Secretary Salazar tells us about the church that once stood near the cemetery, lost to time and the elements, and how fifty years after looters had stolen the church’s organ, an Anglo-Saxon Mormon found the organ and returned it to the Catholic, Hispanic Salazars. This is a poignant example of how local communities can reach across generational ethnic divides in a stretch of Southeastern Colorado that is at once remarkably beautiful and often overlooked by the rest of our state. The values here are those of family and history; of public service and graciousness; of the land and its power. Coloradans can and should look to the San Luis Valley and its extraordinary residents for an example of our state — of humanity — at its very best.

A few days later, we start our morning with a meeting on the Southern Ute Tribe’s reservation. Phil meets with members of the Tribal Council to talk about the complex relationship between the Southern Utes and Colorado’s government, including the Attorney General. The Ute Tribe is a sovereign nation, responsible for their own land and laws, but still maintain a relationship with the wider state of Colorado as a co-equal sovereign. The laws of the Tribal Reservation and the State of Colorado are different; take, marijuana, for example, which is not legal on the reservation, presenting complicated regulatory and enforcement challenges. At the same time, there is ample opportunity for collaboration in areas where the State of Colorado can work with the Tribe, such as in addressing the opioid epidemic, which has ravaged the Tribal population as it has ravaged the state at large. It is clear from the conversation that Phil recognizes the long and complex history of the Native American Tribes, understands their sovereignty, and is committed to working with them.

On our final day on the road, we stop in Gunnison for a meeting with members of the Upper Gunnison River Water Compact. A single issue that consistently emerges for the future Attorney General is water, and John — the General Counsel for the water district — tells us just how important the AG is in helping negotiate complex water management compacts both between Colorado’s regions and outside states. Understanding water, its nuances, and the importance of fostering collaborative relationship with surrounding states will all be key areas for our next Attorney General.

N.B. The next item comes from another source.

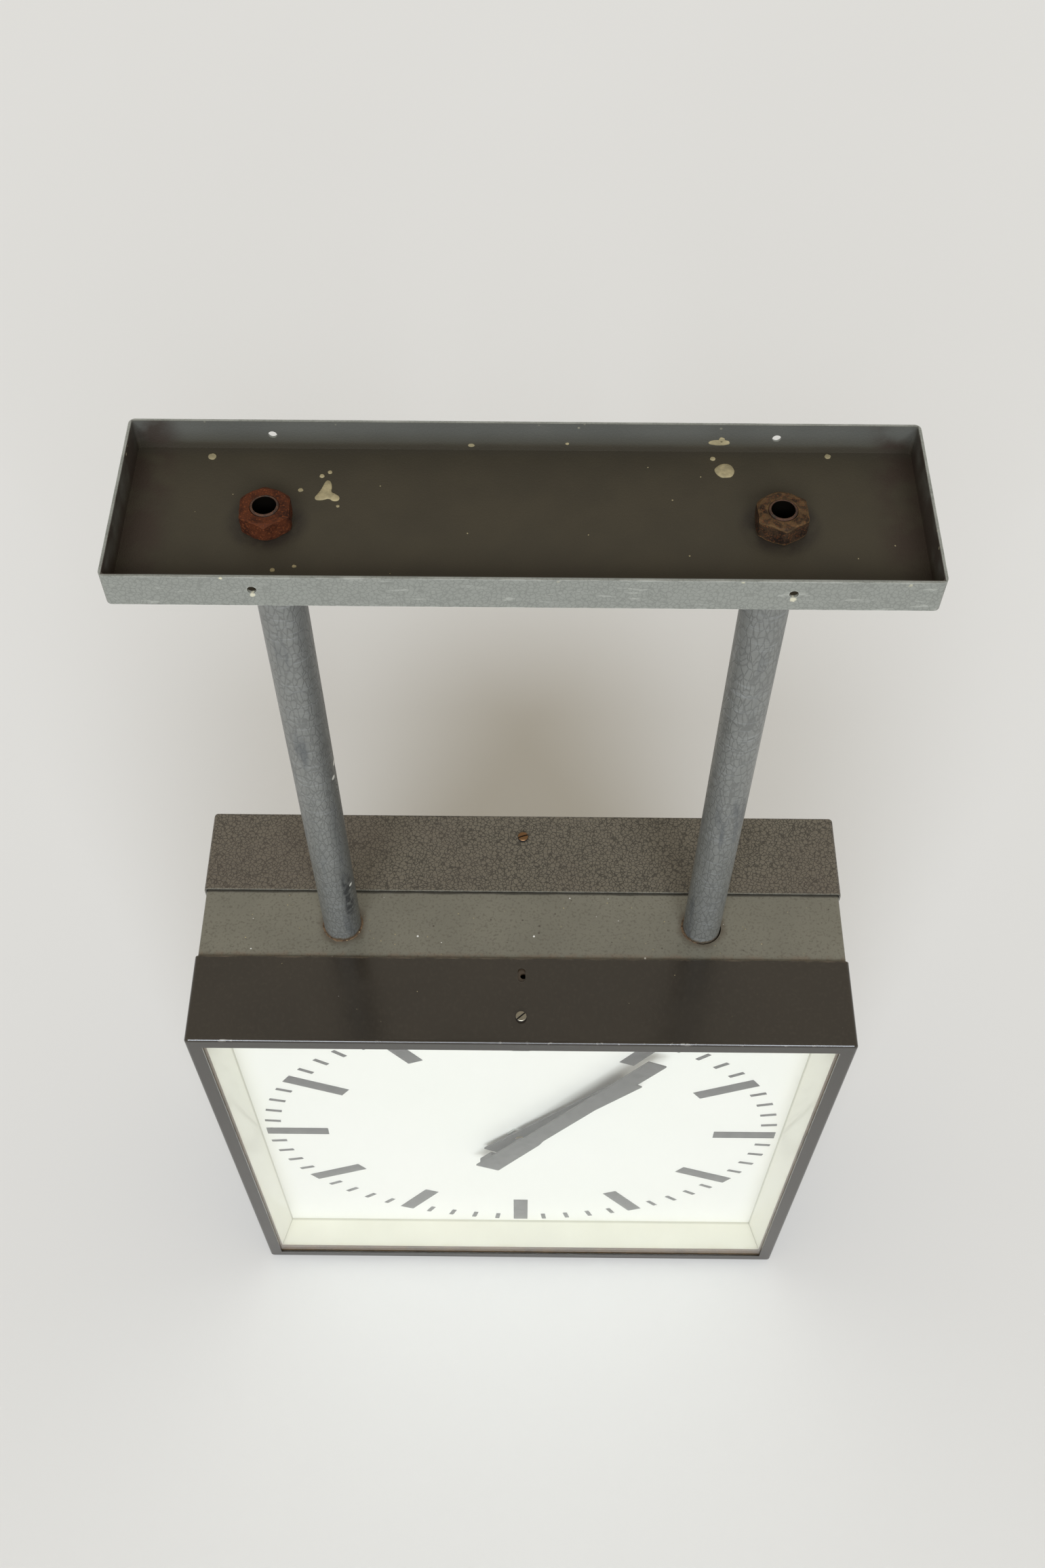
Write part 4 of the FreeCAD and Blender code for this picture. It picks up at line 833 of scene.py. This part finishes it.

This trip is the last of our summer road trips, and as Phil and the campaign team rolls back into Denver that night, I reflect on the forty counties we visited this summer, and what we’ve learned from each. Across Colorado, people talk about things that we take for granted on the Front Range: access to reliable broadband, affordable healthcare, and a good education; opioid treatment, water rights, and empathy towards immigrants.

This summer, Phil showed up for them. As Attorney General, I am confident that he will continue to do so.